Hamburg's "Beatlemania" tells the story of how the band decided to come to the city because the pubs and clubs in their native Liverpool closed so early. "I was born in Liverpool but grew up in Hamburg," was how John Lennon put it.
At the Indra club and Kaiser Keller, they worked up to 48 nights in a row, drank, took amphetamines and had sex with girls who, as Paul McCartney said, "didn't all wear girdles" like they did back home. The band had to improvise on stage. They met up with "Exis", a Hamburg offshoot of the French existentialists.
Sutcliffe fell in love with the photographer and art student Astrid Kirchherr, whose famous black and white photographs of the early Beatles are a feature of the exhibition. He died of a brain haemorrhage three days before the band was to debut at the Star Club. And after Brain Epstein took over as manager, Ringo Starr replaced Pete Best.
Kirchherr and Klaus Voormann, another Beatles photographer and Hamburg "Exi", are credited with persuading the band to adopt the floppy Beatle haircut, a style borrowed from the French existentialists.
The exhibition dwells on all these themes. It features bedrooms of Sixties teenagers, decked out with Beatle dresses, badges and posters of the Fab Four grinning benevolently. Visitors can even record themselves singing a Beatles song.
One of the most striking exhibits is contained in a room where colour footage of The Beatles' abortive concert at New York's Shea Stadium in 1965 is projected on to all four walls. The deafening roar of thousands of teenage girls, many hysterical, fenced in and weeping, exposes the full and still rather disturbing force of genuine Beatlemania. The Beatles are seen just mouthing their songs. It was the last concert they ever gave.

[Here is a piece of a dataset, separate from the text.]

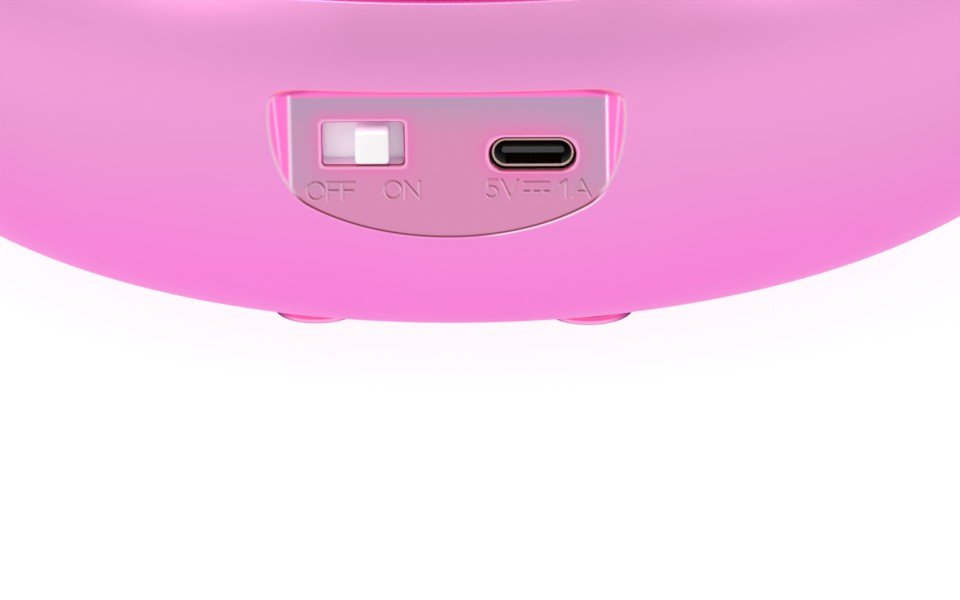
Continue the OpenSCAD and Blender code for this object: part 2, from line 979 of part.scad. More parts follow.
module switch_housing() {
    low_z = board_top;
    slot_w = stem_w + switch_travel + 0.6;
    color([0.75, 0.75, 0.77])
    difference() {
        translate([window_x - switch_w / 2, -switch_y, low_z])
            cube([switch_w, switch_d, switch_h]);
        translate([window_x - switch_w / 2 + switch_sheet, -switch_y + switch_sheet, low_z - 1])
            cube([switch_w - 2 * switch_sheet, switch_d - 2 * switch_sheet,
                switch_h - switch_sheet + 1]);
        translate([window_x - slot_w / 2, -switch_y - 1, window_z - stem_w / 2 - 0.3])
            cube([slot_w, 2, stem_w + 0.6]);
    }
}

module switch_base() {
    color([0.25, 0.16, 0.10])
    translate([window_x - switch_w / 2 + switch_sheet, -switch_y + switch_sheet, board_top])
        cube([switch_w - 2 * switch_sheet, switch_d - 2 * switch_sheet,
            carriage_z - 0.2 - board_top]);
}

module switch_terminals() {
    color([0.80, 0.78, 0.70])
    for (i = [-1, 0, 1])
        translate([window_x + i * 2.5 - 0.35, -switch_y + switch_d, board_top])
            cube([0.7, 1.6, 0.25]);
}

module switch_actuator() {
    carriage_back = switch_y - switch_d + switch_sheet + 0.3;
    carriage_front = switch_y - switch_sheet - 0.2;
    color([0.15, 0.15, 0.16])
    union() {
        translate([knob_x - carriage_w / 2, -carriage_front, carriage_z])
            cube([carriage_w, carriage_front - carriage_back, carriage_h]);
        translate([knob_x - stem_w / 2, -flange_y + flange_t, window_z - stem_w / 2])
            cube([stem_w, flange_y - flange_t - carriage_front + eps, stem_w]);
    }
}

module switch_knob() {
    color([0.97, 0.97, 0.97])
    union() {
        front_extrude(flange_y - flange_t, flange_y)
            translate([knob_x, window_z])
                rounded_rect(flange_w, flange_h, 0.6);
        front_extrude(flange_y - eps, bay_y + knob_out)
            translate([knob_x, window_z])
                rounded_rect(knob_w, knob_h, 0.3);
    }
}

// ---- Battery ----

module battery_cell() {
    color([0.70, 0.72, 0.78])
    translate([0, 0, cell_z])
        linear_extrude(height = cell_t)
            rounded_rect(cell_w, cell_l, 2);
}

module battery_board() {
    color([0.80, 0.55, 0.10])
    translate([-cell_w / 2 + 4, -cell_l / 2 - cell_board_l, cell_z + 3])
        cube([cell_w - 8, cell_board_l, 4]);
}

module battery_pad() {
    color([0.20, 0.20, 0.20])
    translate([0, 0, floor_z])
        linear_extrude(height = cell_pad_t)
            rounded_rect(cell_w - 6, cell_l - 8, 1);
}

module battery_leads() {
    color([0.10, 0.10, 0.10])
    lead_pair(battery_lead_x, battery_lead_route);
}

lower_shell();
base_plate();
foot_pads();
base_screws();
case_screws();
trim_ring();
top_cover();
grille_bezel();
intake_grille();
filter_frame();
filter_media();
filter_seal();
filter_tab();
fan_deck();
deck_gasket();
deck_screws();
fan_frame();
fan_screws();
fan_dampers();
fan_rotor();
fan_shaft();
fan_magnet();
shaft_clip();
fan_stator();
fan_windings();
fan_bearings();
fan_board();
fan_leads();
main_board();
board_screws();
board_chips();
board_passives();
fan_connector();
battery_connector();
usb_shell();
usb_tongue();
usb_contacts();
switch_housing();
switch_base();
switch_terminals();
switch_actuator();
switch_knob();
battery_cell();
battery_board();
battery_pad();
battery_leads();
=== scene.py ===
"""Looks for the nail dust collector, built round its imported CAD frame.

The object's frame: metres, +Z up, -Y is the front with the control bay. Outlines are written in
millimetres and turned into metres by MM when a mesh is made.
"""
import json
import math

import bmesh
import bpy
import numpy as np
from mathutils import Matrix, Vector


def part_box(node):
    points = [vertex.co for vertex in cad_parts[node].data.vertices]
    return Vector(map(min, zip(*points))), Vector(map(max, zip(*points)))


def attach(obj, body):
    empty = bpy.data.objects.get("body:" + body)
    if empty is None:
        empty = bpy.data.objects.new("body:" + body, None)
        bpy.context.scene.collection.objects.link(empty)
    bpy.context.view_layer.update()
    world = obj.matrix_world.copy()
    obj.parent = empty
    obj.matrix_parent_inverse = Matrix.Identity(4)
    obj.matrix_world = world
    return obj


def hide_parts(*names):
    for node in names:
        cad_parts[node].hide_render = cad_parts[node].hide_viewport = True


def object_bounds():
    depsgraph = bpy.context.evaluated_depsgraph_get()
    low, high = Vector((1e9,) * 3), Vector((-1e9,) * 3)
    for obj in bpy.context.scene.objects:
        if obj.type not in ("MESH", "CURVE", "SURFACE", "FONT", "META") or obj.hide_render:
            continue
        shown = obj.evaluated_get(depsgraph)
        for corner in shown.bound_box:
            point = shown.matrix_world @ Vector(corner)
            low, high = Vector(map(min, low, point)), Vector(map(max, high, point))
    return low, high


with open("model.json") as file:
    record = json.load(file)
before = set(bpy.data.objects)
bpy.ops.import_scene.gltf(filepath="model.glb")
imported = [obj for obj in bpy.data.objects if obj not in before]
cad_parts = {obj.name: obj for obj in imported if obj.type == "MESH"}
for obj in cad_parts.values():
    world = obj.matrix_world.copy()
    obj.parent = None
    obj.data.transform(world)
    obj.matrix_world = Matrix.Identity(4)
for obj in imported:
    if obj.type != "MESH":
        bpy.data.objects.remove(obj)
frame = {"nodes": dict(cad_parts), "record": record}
cad_low, cad_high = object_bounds()

MM = 0.001

# ---------------------------------------------------------------- dimensions, in millimetres


def box_mm(node):
    """Lowest and highest corner of a CAD node, in millimetres."""
    low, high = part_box(node)
    return low / MM, high / MM


shell_low, shell_high = box_mm("lower_shell")
CASE_R = (shell_high.x - shell_low.x) / 2
FLOOR_Z = shell_low.z
RIM_Z = shell_high.z
SIDE_R = 33.0
SIDE_CR = CASE_R - SIDE_R
SIDE_CZ = FLOOR_Z + SIDE_R
WALL = 2.2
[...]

The exhibition covers the rest of Beatle history from Yellow Submarine right up to the band's last fractious album, Let in Be. Visitors are encouraged to relax afterwards in the "Yeah Yeah café on the first floor of what was formerly an erotic arts museum.
Bernd Zerbin, one of the principal organisers, said it was important to reflect the whole of Beatles history and not just concentrate on Hamburg. Paul and Ringo had been invited to visit but he had not even had a reply from them. "I don't think their managers even allowed them to see the invitation," he said. "But it would be great if they showed up one day."